You don’t get those answers from a CV. And you rarely get them from a standard interview.
You get them by digging properly, engaging, conversing. By testing judgement, not just experience.
Executives worth watching don’t always look “perfect” on paper. The neat, linear career within a common sector with steady progression and predictable steps used to signal reliability. Now, it can just as easily signal constraint.
By contrast, those who have moved across environments, taken calculated risks, and occasionally got it wrong tend to have something more useful. They’ve had to adapt, repeatedly.
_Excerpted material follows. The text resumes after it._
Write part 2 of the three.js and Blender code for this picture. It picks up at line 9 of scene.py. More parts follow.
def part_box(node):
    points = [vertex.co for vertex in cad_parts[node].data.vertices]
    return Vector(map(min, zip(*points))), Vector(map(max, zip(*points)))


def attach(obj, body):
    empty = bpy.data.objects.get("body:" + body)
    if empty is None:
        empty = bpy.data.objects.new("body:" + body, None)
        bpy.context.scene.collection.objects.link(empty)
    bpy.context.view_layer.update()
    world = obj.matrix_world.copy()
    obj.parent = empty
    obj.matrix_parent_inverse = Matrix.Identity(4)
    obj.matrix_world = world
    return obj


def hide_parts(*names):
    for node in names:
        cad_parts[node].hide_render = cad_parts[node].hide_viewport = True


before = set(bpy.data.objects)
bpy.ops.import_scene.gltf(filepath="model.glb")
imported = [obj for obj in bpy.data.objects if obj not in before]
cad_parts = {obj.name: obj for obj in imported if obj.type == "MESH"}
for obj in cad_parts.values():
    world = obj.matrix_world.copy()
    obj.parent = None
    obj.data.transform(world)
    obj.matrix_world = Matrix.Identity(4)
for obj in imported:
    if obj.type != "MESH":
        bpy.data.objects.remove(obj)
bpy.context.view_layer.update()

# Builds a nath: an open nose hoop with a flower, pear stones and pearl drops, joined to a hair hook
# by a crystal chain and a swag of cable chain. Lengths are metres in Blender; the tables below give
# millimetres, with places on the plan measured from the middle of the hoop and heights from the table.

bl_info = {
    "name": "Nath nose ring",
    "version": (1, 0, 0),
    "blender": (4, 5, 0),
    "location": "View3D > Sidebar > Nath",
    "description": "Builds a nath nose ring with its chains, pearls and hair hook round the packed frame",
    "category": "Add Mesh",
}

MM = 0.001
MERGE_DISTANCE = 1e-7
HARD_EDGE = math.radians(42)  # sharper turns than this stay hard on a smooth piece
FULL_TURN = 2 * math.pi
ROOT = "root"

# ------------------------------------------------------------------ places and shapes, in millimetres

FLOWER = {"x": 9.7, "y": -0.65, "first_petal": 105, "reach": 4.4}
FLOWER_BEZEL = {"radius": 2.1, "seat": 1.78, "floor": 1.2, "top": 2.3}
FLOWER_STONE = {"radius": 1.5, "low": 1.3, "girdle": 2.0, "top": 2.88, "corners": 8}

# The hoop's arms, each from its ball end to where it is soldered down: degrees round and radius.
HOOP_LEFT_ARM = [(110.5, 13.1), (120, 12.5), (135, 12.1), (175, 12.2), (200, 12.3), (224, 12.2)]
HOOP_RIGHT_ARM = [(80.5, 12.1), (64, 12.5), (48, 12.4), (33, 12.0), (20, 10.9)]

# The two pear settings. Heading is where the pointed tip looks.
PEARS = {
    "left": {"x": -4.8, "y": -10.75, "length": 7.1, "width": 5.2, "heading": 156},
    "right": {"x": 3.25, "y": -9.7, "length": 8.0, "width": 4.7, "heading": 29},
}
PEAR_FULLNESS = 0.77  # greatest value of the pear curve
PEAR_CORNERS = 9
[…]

They’ve operated without a clear playbook, made decisions with incomplete information, and learned how to move forward without waiting for certainty that never arrives.
That doesn’t always sit comfortably with boards accustomed to more traditional profiles. But it is increasingly where the real capability lies.
One of the most overused phrases in executive hiring is “ready now” (or “now ready [for….]”). Traditionally, that has meant someone who has already operated at the required level, in a similar environment, with a proven track record.
Which makes sense, until the environment itself shifts.
At that point, “ready” becomes a more complicated question. Ready for what, exactly?
A more useful lens is this: is this individual ready for what happens next, even if we don’t fully know what that looks like yet It’s harder to answer. Less tidy. More subjective. But it’s also far closer to reality.
Strip all of this back, and the conclusion is uncomfortable but increasingly difficult to avoid. We are no longer hiring simply for capability. We are hiring for capacity to evolve.
That requires more judgement. It carries less immediate comfort than a perfectly aligned CV. And it demands that boards challenge some long-held assumptions about what “good” looks like.
But avoiding that shift doesn’t remove the risk. It simply changes it. Because the real danger now isn’t hiring someone who hasn’t done it before.
It’s hiring someone who only knows how to.